You can use a white noise source, a graphic equalizer, a calibrated microphone, and an audio frequency spectrum analyzer to adjust a sound system to compensate for auditorium acoustics.  I’ve done this often. The spectrum analyzer I use has a built in white noise generator. I connect the generator output to the mixer board and P.A. system at the church. I put a microphone in the center of the auditorium and connect it to the input of the analyzer. With the white noise playing through the speakers and captured by the special, very flat-frequency response microphone, the white noise shows on the spectrum analyzer. Peaks in the analyzer display represent room resonances increasing the amplitude, and valleys are areas of frequency absorption or frequency distortion.

I then adjust the graphic analyzer to attenuate the peaks and boost the valleys. After that tune up has been performed, you can turn the P.A. volume up much higher without any feedback or squeal and the sound is clearer and less muddy. Our church also has delay lines to synchronize the phase of the speakers along the wall. I set them by using pulses fed to the speakers and viewed through the microphone on an oscilloscope. A tune up of a sound system in a large auditorium, or in your music room, can do wonders for sound clarity and reducing feedback. It can also compensate for the furnishings in the listening room.

In addition to white noise, there is also something called “pink noise.” Pink noise or 1/f noise (sometimes also called flicker noise) is a signal with a frequency spectrum such that the power spectral density (energy or power per Hz) is inversely proportional to the frequency -- it decreases as frequency increases. In pink noise, each octave carries an equal amount of noise power. The name arises from being intermediate between white noise (1/ƒ0) and red noise (1/ƒ2) which is commonly known as Brownian noise.

Most hiss is actually Johnson noise from the thermal activity in the electronics, but, as explained in a previous article, it can also come from irregularities and dust in record grooves or tape hiss from the magnetic particles on a tape.

Noise problems can be made worse if the audio system has impedance mismatches. Certain cables, called low impedance cables, contribute less noise and interference than high impedance cables. But the cable impedance must match the source impedance. Impedance matching transformers can be used to match the connection to improve noise performance. Also, cable shielding and even the grounding of the equipment can all be selected in such a way as to reduce noise. The best cables have two, balanced conductors (twisted pair) surrounded by a third electrical shield. This is sometimes called twin-ax as opposed to co-ax. The characteristic impedance of this microphone cable is 300 ohms.

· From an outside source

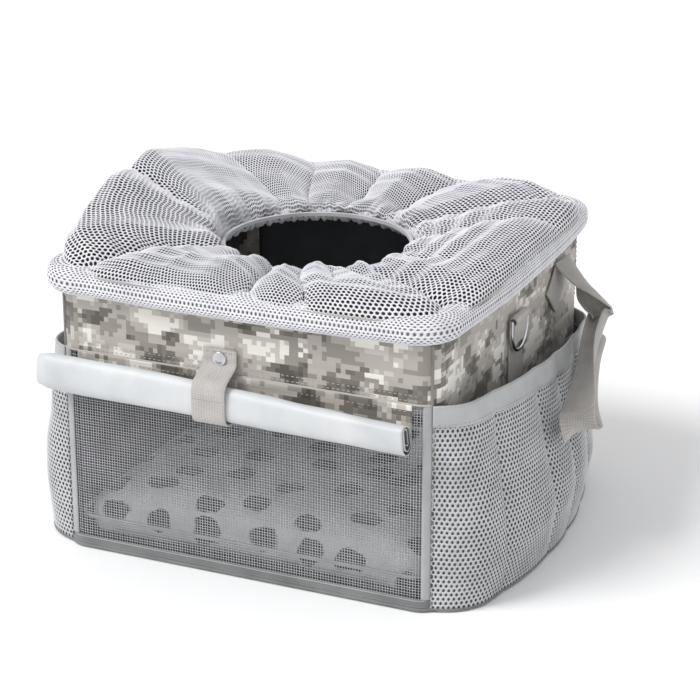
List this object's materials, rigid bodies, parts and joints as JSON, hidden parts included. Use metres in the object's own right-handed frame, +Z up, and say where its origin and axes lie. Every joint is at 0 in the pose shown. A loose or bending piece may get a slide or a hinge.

Since noise causes the greatest listening problems with low level signals, many systems of noise reduction compensate by increasing the amplitude of soft signals. The trick is to increase this amplitude only for weak or low signals, and don’t increase the loud signals during recording. Then, in playback, if the system recognizes low level signals, it can attenuate them, thereby attenuating the noise. With loud signals, no change is made. This is also called "compression / expansion" and the expansion actually lowers the noise level. It is similar to the pre-emphasis in the RIAA equalization, but much more sophisticated and complicated.

This is really a nonlinear amplifier design and special care must be taken to avoid introduction of distortion. The Dolby and dbx brands are most recognized for this dynamic noise control, and they were in very common use in high quality tape recording systems. This is because magnetic recording tape introduced hiss due to magnetic issues on the tape surface. These noise reduction techniques can also be used with FM radio broadcasts.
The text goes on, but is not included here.